The other thing you don’t do is try to ‘fix’ the problem with good reviews from friends and family. That doesn’t teach you anything and makes you look like a scammer. You want reviews from those random people, as they will tell you what’s happening in the real world.
Finally?
It’s totally okay to charge for add-ons/features to your plugins! But remember, people don’t have to like that.
Comments
One response to “Plugins: Kick Rocks”
As a plugin developer myself, I’ve had my fair number of reviews that were frustrating. A lot are people who don’t use the forum first if they have any kind of question or issue and go straight to a 1 star review instead.

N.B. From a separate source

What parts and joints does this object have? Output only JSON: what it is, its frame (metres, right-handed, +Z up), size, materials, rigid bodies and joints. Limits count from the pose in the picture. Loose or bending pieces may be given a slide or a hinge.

Recently, I took over a plugin that a developer had abandoned but, for various reasons out of my hands, the plugin team removed a number of revisions before I could take it on. As a result my first update was going to undo a number of changes made by the previous developer. I put details about this happening, suggesting if this was going to cause problems to consider not updating but, never-the-less, people had auto-update on (despite them telling me how critical the plugin was to their site) and it happened anyway. One person took their anger straight to a review – in this case the issue they had was being discussed in the forum and there was a simple workaround. They didn’t bother checking first and, as a result, it ended up with an angry 1 star review.
But, having seen the “the way in which you reply to a review is more important than the review” adage quoted before, this is something I always bear in mind. Swallow my pride, grit my teeth and leave a nice response, albeit suggesting they maybe ask in the forum first in future.
In the case of that previous example, I pointed them to the forum discussion, explaining the workaround. No anger from me, no arguing. My hope is that the way in which I respond to these reflect better than any negative feedback given.